- **REQUIREMENT**
Take from the listing each line that has the string "starts".

- **DATASET CONTENT**
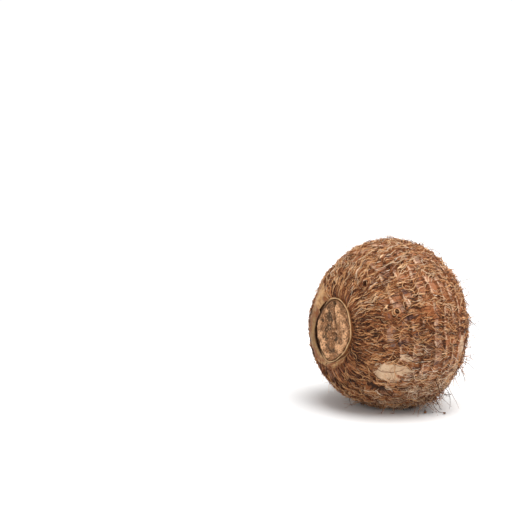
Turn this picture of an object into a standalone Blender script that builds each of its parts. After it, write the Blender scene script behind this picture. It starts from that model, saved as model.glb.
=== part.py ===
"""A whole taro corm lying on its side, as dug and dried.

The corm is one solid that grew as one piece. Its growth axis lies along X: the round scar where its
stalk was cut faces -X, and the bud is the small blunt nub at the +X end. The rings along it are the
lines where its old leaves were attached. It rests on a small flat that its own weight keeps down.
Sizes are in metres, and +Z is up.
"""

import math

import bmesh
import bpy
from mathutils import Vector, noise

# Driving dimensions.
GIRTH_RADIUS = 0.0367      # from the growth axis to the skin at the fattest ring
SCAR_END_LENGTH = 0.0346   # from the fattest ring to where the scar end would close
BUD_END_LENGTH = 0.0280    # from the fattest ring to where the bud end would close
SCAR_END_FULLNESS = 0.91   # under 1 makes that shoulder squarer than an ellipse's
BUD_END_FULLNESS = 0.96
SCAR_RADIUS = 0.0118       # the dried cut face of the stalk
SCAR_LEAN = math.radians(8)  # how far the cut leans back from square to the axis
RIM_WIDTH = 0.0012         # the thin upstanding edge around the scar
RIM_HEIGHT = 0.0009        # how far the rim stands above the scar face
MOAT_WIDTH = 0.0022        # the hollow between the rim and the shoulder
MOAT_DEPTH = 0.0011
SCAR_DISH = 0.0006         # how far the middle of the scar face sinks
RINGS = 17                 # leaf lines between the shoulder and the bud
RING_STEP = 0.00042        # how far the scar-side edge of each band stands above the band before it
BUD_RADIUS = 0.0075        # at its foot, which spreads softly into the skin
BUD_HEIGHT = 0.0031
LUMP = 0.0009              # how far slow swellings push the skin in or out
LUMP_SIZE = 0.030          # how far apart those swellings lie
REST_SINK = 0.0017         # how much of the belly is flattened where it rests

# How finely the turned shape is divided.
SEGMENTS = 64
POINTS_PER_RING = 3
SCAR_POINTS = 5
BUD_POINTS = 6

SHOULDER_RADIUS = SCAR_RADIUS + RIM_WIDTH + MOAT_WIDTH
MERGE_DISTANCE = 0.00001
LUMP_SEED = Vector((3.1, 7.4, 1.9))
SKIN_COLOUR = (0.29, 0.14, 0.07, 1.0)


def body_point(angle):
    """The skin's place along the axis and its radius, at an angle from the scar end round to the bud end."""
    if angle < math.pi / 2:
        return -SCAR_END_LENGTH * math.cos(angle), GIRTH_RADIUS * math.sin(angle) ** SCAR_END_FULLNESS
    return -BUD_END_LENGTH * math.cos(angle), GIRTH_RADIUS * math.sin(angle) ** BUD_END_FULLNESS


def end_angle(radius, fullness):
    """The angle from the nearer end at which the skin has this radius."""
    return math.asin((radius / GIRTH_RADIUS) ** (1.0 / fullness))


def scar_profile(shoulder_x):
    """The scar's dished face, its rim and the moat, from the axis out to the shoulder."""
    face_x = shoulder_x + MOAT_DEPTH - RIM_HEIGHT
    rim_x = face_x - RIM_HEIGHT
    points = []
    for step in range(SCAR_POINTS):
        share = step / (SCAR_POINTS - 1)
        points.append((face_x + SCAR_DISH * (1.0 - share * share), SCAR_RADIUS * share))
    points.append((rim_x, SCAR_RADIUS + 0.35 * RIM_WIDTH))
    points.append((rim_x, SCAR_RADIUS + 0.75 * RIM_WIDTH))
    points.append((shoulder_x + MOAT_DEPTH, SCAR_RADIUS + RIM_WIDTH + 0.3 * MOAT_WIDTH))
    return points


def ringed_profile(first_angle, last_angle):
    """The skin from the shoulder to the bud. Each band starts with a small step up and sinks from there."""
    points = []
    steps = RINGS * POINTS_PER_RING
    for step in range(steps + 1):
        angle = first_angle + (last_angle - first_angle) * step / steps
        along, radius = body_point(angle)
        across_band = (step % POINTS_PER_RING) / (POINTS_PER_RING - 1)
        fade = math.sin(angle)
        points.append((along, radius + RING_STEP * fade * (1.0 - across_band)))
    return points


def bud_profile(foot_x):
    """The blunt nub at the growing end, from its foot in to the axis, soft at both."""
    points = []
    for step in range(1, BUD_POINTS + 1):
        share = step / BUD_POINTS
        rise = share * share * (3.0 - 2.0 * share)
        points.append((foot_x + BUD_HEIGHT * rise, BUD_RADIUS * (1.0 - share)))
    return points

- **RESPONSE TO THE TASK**
Turn this picture of an object into a standalone Blender script that builds each of its parts. After it, write the Blender scene script behind this picture. It starts from that model, saved as model.glb.
    """The skin from the shoulder to the bud. Each band starts with a small step up and sinks from there."""